As of the 2024–25 school year, the school had an enrollment of 509 students and 34.5 classroom teachers (on an FTE basis), for a student–teacher ratio of 14.8:1. There were 108 students (21.2% of enrollment) eligible for free lunch and 19 (3.7% of students) eligible for reduced-cost lunch.

==History==
Plumsted Township voters approved a December 1997 referendum under which $16.5 million (equivalent to $ million in ) would be borrowed to build new school facilities, while the existing middle school would be converted for use as a high school. Later that month, the Commissioner of Education approved the withdrawal, as the feasibility study prepared showed no negative financial impact to either district and would not substantially impact the racial makeup of the students enrolled at Allentown High School. The school opened its doors in September 1999 and admitted 100 ninth-graders who would graduate in spring 2003, ending a sending/receiving relationship that had existed for more than 50 years with the Upper Freehold Regional School District under which students from the township attended Allentown High School.

==Awards, recognition, and rankings==
The school was the 151st-ranked public high school in New Jersey out of 339 schools statewide in New Jersey Monthly magazine's September 2014 cover story on the state's "Top Public High Schools," using a new ranking methodology. The school had been ranked 193rd in the state of 328 schools in 2012, after being ranked 203rd in 2010 out of 322 schools listed. The magazine ranked the school 193rd in 2008 out of 316 schools. The school was ranked 173rd in the magazine's September 2006 issue, which surveyed 316 schools across the state. Schooldigger.com ranked the school 160th out of 381 public high schools statewide in its 2011 rankings (an increase of 12 positions from the 2010 ranking) which were based on the combined percentage of students classified as proficient or above proficient on the mathematics (80.9%) and language arts literacy (94.5%) components of the High School Proficiency Assessment (HSPA).

==Athletics==
The New Egypt High School Warriors compete in the Shore Conference, which is comprised of public and private high schools in Ocean, Ocean counties in Central Jersey, operating under the jurisdiction of the New Jersey State Interscholastic Athletic Association (NJSIAA). The school had competed in the Burlington County Scholastic League until the 2024–25 season, switching for geographic and competitive reasons. With 227 students in grades 10-12, the school was classified by the NJSIAA for the 2022–24 school years as Group I South for most athletic competition purposes. The football team competes in the Freedom Division of the 94-team West Jersey Football League superconference and was classified by the NJSIAA as Group I South for football for 2024–2026, which included schools with 185 to 482 students.
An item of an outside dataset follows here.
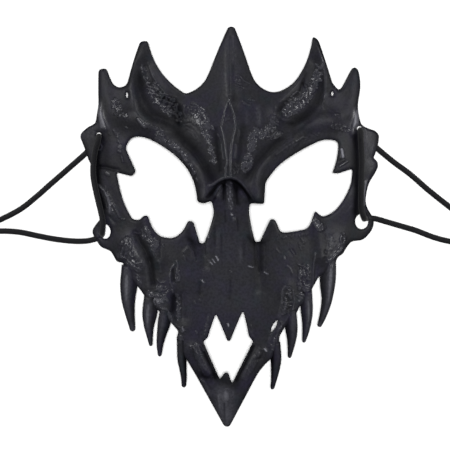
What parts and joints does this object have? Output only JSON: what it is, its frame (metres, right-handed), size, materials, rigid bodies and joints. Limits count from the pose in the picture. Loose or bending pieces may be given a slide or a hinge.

The field hockey team won the Central Jersey Group I state sectional title in 2003-2005 and 2008; the team won the Group I state championship in 2005, defeating Pingry School in the final game of the tournament. The team won the state sectional title in 2003, edging Henry Hudson Regional High School in the final game by a 3-2 score. The team won the 2004 title, outscoring Keyport High School by 4-1, In 2005, the field hockey team won the Central Jersey Group I Championship, defeating Palmyra High School in the final game by a score of 5-0. The team won the Group I state title in 2005, defeating Pingry School by a score of 2-1 in the tournament final after having lost to Pingry by one goal in the tournament final in each of the two previous years.

The softball team won the Group I state championship in 2006 (defeating Belvidere High School in the final round of the tournament), 2010 (vs. Wood-Ridge High School), 2011 (vs. Whippany Park High School), 2014 (vs. Butler High School) and 2016 (vs. Butler). The team made it to the 2006 Central Jersey Group I tournament as the number-two seed, defeating South Amboy High School 12-0 in the first round and Florence Township Memorial High School by a score of 2-0 in the semifinals, before defeating Bordentown Regional High School by a score of 3-2 in the tournament final. The 2010 team finished the season with a 29-2 record after winning the Group I title by defeating Wood-Ridge 3-0 in the championship game.

==Administration==
The school's principal is Ashley Walulak. Her core administration team includes two vice principals.

==Notable alumni==

- Deena Nicole Cortese (born 1987), reality television star on the MTV hit show Jersey Shore.
- Keith Jones (class of 2003), regional-Emmy Award-winning news anchor and reporter for WCAU in Philadelphia.
- Stephen Panasuk (born 1989), quarterback for the Cleveland Gladiators of the Arena Football League.
- Travis Ward (born 1996), soccer player who plays as a forward for Michigan Stars FC in the National Independent Soccer Association.